Ch 8: "Exercising Your Brain" Included are eight ways to keep your brain physically and mentally tuned-up. Even yawning appears to be an amazing way to calm down a dysfunctional brain, and they have about 40 references to support this claim. In fact, they include over a 1000 endnotes and references to support what many might think are widely speculative claims. For me, as a professional, this is wonderful, because it shows that they didn't cherry-pick the research; indeed they admirably point out the weaknesses to their own conclusions and work.

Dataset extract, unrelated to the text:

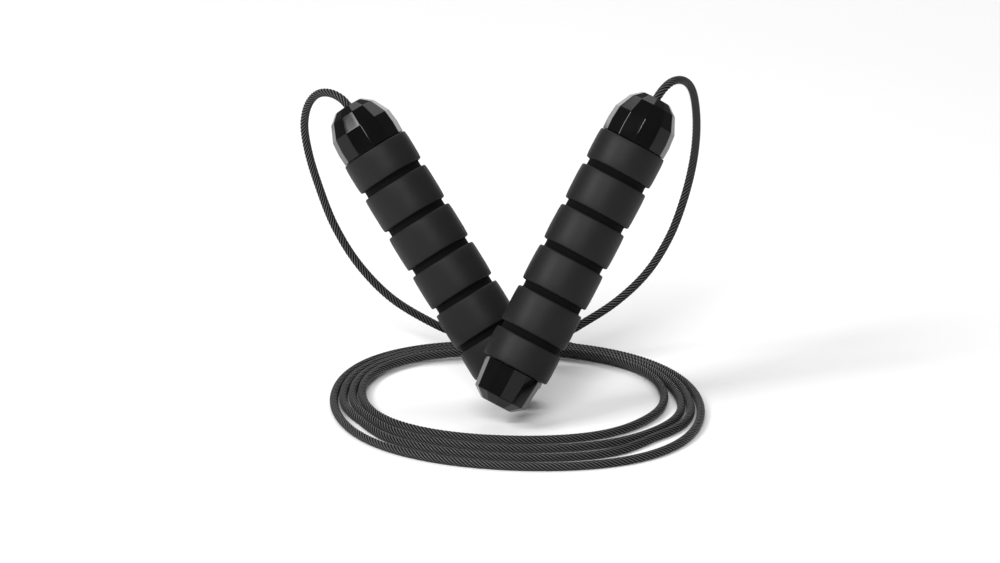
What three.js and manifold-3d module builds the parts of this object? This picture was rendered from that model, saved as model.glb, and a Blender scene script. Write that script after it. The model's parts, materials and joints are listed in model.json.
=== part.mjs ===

Ch 9: "Finding Serenity" This chapter, and the next, are filled with simple, well-tested meditation techniques to help any reader, of any religious or nonreligious persuasion, to reduce stress, anxiety, and depression while enhancing cognition,memory, and greater sensitivity and empathy toward one's self and others. This well-documented research shows that nearly any meditation technique can be removed from its theological background to provide beneficial neurological and psychological changes. The authors also provide convincing evidence that only a few minutes of meditation, throughout the day, improves the functioning of the brain.
Ch 10: "Compassionate Communication" This is an original meditation exercise that can be used when dialoguing with others. It takes fifteen minutes to learn, and their research shows that it improves compassion social intimacy by 11%, even when done with with strangers. They then include nearly a dozen ways to quickly resolve interpersonal conflicts,all of which make sound psychological sense.
Finally, in the epilogue, the authors talk briefly about their own journeys into the murky domain where science and religion intersects.
This is a "must read" book for believers and nonbelievers alike, and it might even help, as the authors suggest, to bring a little more peace and tolerance into this world. God knows we need it!